— Records supplied —
****************

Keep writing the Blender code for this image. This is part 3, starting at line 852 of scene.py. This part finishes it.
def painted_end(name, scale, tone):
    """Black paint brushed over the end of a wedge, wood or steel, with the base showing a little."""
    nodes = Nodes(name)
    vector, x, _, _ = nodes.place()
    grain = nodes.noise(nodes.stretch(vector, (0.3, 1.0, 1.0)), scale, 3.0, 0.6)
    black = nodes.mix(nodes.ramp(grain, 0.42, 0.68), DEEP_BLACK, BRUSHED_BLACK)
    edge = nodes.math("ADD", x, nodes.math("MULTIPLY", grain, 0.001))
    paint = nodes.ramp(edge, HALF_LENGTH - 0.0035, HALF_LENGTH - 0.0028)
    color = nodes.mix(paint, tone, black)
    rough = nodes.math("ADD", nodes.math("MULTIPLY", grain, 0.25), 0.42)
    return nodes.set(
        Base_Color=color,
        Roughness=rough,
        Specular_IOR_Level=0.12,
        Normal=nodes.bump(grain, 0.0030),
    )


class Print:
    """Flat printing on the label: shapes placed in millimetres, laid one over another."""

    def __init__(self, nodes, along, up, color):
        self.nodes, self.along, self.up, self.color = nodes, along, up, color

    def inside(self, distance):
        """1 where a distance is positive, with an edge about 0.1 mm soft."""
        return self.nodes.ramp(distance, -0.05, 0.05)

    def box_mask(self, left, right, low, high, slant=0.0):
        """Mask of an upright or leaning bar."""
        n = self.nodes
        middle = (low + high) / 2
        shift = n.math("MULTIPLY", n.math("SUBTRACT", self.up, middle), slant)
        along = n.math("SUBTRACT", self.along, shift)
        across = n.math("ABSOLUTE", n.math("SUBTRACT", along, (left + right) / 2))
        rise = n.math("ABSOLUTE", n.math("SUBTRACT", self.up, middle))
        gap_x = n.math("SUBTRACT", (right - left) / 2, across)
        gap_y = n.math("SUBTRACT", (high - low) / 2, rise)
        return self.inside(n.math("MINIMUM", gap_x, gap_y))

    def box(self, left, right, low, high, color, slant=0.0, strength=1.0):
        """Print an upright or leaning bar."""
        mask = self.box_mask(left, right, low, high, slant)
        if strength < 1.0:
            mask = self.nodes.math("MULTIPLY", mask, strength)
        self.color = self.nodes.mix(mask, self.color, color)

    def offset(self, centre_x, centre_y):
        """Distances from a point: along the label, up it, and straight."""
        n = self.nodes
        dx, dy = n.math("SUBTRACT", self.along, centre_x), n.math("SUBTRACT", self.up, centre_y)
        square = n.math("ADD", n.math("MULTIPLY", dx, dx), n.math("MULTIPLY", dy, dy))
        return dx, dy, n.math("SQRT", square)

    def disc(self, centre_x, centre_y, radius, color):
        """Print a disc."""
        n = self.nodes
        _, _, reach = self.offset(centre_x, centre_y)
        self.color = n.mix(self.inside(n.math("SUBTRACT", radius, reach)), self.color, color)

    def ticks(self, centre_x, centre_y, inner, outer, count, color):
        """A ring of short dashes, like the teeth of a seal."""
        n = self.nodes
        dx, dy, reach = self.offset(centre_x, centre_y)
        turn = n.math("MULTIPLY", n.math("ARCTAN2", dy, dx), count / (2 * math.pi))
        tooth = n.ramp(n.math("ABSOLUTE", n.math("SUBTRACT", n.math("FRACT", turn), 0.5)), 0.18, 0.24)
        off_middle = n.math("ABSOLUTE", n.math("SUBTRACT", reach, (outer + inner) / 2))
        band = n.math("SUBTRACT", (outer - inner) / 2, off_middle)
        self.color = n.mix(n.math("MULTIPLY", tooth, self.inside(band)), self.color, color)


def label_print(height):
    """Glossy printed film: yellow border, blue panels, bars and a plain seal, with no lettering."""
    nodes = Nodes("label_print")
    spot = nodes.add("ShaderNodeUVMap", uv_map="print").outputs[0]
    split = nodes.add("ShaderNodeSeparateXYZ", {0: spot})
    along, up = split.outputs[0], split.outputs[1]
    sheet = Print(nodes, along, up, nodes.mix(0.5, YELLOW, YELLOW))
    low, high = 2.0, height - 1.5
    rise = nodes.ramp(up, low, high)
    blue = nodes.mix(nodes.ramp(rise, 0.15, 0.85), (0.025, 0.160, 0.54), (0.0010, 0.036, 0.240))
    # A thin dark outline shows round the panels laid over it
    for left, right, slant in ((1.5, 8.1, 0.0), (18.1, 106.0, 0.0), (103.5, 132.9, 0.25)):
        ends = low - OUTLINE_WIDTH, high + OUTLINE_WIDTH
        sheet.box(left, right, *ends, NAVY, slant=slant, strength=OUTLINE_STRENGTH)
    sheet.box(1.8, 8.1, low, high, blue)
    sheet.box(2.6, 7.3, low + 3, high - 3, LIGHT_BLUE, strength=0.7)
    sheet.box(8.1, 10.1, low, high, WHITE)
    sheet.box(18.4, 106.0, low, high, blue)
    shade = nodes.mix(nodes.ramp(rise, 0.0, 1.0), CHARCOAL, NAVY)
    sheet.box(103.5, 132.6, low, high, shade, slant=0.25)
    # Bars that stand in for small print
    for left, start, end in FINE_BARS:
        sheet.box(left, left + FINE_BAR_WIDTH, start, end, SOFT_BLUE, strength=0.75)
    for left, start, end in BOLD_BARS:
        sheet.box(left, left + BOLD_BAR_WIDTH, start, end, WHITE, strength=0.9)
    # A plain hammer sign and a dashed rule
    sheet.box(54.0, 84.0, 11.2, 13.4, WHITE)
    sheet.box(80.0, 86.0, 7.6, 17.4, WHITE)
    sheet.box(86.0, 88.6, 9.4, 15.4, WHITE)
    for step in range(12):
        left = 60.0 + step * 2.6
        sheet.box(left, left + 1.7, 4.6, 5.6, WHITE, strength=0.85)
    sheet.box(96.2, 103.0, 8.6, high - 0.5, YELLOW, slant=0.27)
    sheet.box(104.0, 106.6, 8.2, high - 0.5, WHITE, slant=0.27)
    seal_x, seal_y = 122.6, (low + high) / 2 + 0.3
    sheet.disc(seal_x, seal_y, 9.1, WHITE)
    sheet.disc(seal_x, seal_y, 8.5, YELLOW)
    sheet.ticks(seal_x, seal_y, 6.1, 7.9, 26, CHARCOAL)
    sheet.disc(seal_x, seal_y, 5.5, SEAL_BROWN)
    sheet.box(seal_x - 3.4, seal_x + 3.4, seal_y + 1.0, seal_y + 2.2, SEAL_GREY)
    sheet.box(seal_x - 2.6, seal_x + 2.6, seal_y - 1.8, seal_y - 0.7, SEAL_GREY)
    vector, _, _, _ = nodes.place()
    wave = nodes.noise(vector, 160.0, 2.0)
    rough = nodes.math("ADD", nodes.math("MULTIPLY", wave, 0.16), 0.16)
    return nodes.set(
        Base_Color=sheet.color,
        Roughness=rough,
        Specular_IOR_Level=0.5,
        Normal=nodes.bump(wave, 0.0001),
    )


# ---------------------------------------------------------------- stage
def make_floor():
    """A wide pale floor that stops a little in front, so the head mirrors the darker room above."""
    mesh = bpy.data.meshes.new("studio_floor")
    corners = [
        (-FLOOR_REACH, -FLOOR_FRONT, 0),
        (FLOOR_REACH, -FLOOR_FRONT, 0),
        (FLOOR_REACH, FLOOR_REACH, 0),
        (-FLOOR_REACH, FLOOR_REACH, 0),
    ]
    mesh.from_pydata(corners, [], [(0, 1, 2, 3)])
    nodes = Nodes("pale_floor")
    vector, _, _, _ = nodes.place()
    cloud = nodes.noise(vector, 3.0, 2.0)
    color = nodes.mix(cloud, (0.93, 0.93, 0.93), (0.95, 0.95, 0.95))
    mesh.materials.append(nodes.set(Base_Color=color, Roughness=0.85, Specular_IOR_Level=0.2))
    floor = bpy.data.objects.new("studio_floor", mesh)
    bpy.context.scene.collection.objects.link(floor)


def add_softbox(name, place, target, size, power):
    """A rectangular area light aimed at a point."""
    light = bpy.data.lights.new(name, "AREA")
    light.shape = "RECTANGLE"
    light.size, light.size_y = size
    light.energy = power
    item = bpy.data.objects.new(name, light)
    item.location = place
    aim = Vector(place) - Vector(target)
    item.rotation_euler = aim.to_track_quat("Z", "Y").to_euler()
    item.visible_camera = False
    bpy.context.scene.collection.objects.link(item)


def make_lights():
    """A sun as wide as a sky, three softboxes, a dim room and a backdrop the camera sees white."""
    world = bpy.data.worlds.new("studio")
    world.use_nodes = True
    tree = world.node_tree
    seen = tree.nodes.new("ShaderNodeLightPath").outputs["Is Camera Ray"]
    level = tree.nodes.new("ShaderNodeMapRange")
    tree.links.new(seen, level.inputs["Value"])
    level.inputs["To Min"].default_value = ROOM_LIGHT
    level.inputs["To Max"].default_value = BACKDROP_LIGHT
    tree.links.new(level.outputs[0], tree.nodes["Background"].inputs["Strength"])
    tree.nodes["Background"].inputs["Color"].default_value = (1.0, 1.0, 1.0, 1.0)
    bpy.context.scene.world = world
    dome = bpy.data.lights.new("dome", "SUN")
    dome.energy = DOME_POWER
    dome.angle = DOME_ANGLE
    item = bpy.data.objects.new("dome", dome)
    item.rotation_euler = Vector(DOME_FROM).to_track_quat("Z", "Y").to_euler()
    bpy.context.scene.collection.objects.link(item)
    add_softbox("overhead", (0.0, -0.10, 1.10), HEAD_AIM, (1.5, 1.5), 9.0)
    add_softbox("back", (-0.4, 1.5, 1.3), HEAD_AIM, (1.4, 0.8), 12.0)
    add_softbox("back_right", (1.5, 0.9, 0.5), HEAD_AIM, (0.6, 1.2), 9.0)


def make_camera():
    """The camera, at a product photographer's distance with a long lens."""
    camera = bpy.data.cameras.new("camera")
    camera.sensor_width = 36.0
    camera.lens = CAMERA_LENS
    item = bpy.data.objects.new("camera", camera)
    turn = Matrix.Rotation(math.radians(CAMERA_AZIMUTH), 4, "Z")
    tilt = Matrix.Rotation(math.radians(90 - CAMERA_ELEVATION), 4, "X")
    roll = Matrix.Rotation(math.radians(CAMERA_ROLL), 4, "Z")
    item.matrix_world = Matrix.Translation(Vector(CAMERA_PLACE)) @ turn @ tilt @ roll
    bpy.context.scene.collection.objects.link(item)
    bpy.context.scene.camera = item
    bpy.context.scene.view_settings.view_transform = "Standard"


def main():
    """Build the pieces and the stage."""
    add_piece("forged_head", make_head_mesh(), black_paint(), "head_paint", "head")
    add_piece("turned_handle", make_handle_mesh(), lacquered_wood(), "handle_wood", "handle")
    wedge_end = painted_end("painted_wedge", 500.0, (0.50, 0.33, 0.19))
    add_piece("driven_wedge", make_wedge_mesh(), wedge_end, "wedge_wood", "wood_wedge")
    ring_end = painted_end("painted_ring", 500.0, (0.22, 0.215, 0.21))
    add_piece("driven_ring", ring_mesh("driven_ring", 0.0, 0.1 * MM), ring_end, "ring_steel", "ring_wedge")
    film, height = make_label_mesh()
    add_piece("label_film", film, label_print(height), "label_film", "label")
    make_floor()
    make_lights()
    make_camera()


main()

****************

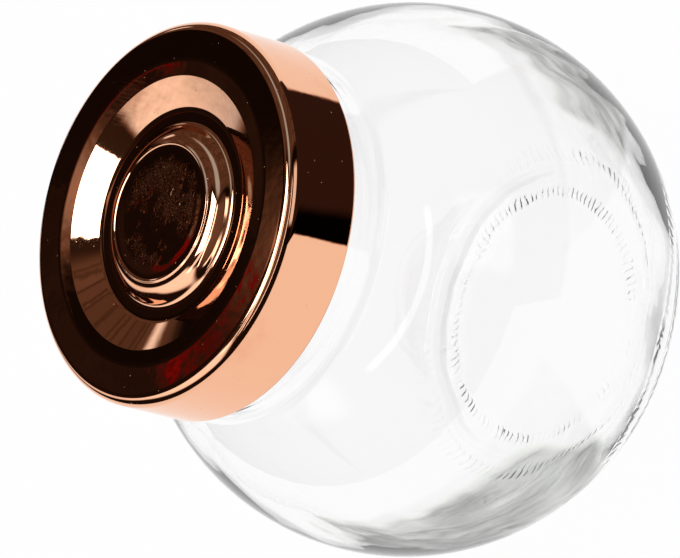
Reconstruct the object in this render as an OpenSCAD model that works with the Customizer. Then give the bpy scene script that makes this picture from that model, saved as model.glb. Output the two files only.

****************

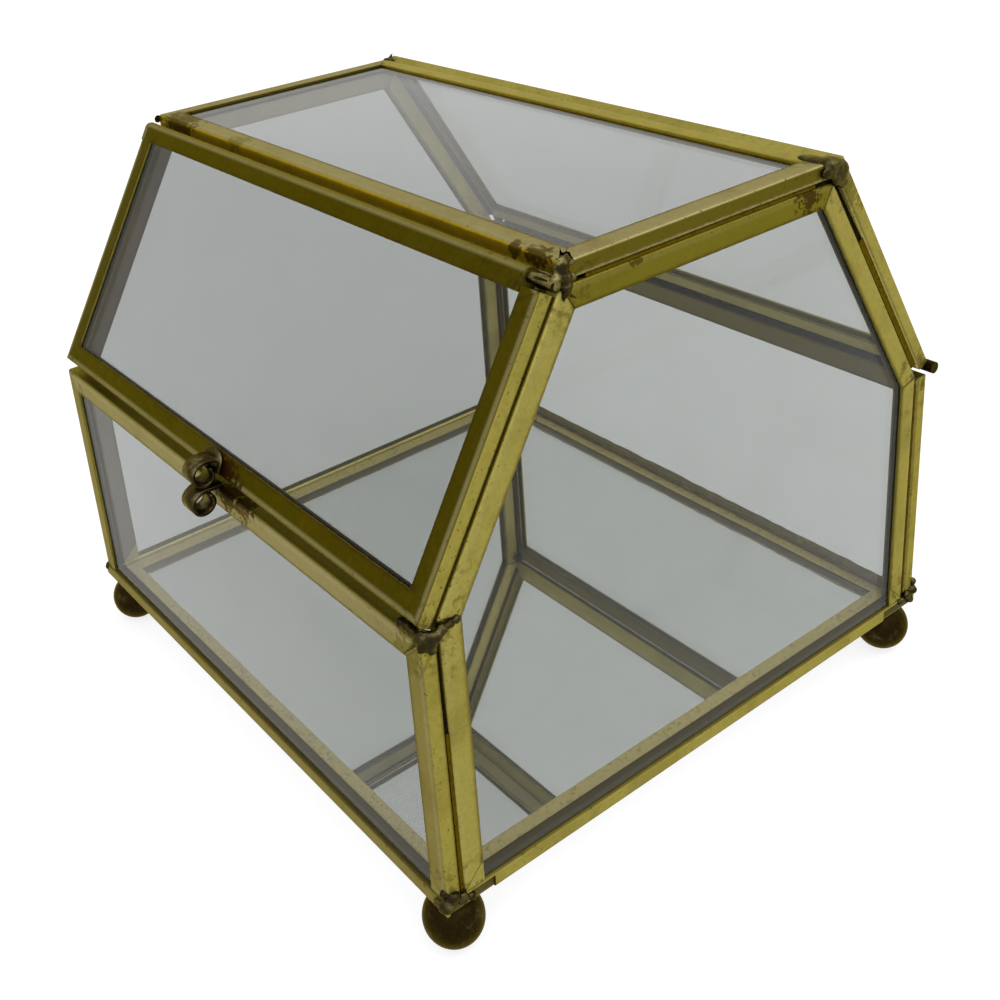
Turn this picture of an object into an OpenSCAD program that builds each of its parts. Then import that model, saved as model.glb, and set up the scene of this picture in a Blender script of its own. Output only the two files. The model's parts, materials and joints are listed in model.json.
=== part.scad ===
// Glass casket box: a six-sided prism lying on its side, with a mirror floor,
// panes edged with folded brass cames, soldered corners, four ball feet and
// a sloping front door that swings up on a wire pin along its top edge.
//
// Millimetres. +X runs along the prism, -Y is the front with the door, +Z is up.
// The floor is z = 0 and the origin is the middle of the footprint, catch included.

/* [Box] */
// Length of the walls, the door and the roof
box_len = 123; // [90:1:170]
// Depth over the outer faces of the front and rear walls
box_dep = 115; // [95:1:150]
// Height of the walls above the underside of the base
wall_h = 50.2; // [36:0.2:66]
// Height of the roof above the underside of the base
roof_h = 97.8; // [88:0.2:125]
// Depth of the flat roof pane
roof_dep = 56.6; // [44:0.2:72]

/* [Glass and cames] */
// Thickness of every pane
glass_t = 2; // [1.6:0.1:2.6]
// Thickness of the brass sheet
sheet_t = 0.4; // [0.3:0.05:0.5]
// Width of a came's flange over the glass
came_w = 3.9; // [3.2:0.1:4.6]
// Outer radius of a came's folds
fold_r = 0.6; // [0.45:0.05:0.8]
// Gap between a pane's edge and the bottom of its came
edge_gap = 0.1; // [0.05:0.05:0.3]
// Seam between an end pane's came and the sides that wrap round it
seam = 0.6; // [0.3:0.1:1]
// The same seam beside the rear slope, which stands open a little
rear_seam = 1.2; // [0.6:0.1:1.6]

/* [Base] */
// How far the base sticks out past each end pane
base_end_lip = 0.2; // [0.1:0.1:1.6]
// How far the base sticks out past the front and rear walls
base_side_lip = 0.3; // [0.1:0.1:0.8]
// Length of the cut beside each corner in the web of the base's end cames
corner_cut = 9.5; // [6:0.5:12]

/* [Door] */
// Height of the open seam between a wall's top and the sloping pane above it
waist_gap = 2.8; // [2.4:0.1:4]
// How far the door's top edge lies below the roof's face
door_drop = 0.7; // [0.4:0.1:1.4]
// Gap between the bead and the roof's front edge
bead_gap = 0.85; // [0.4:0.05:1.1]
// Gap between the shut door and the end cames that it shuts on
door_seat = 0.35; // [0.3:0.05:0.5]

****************

— Goal —
In the listing above, find the line with "Turn this picture" and the line with "footprint, catch included.", then print exactly those lines and every line between them.

— Expected output —
Turn this picture of an object into an OpenSCAD program that builds each of its parts. Then import that model, saved as model.glb, and set up the scene of this picture in a Blender script of its own. Output only the two files. The model's parts, materials and joints are listed in model.json.
=== part.scad ===
// Glass casket box: a six-sided prism lying on its side, with a mirror floor,
// panes edged with folded brass cames, soldered corners, four ball feet and
// a sloping front door that swings up on a wire pin along its top edge.
//
// Millimetres. +X runs along the prism, -Y is the front with the door, +Z is up.
// The floor is z = 0 and the origin is the middle of the footprint, catch included.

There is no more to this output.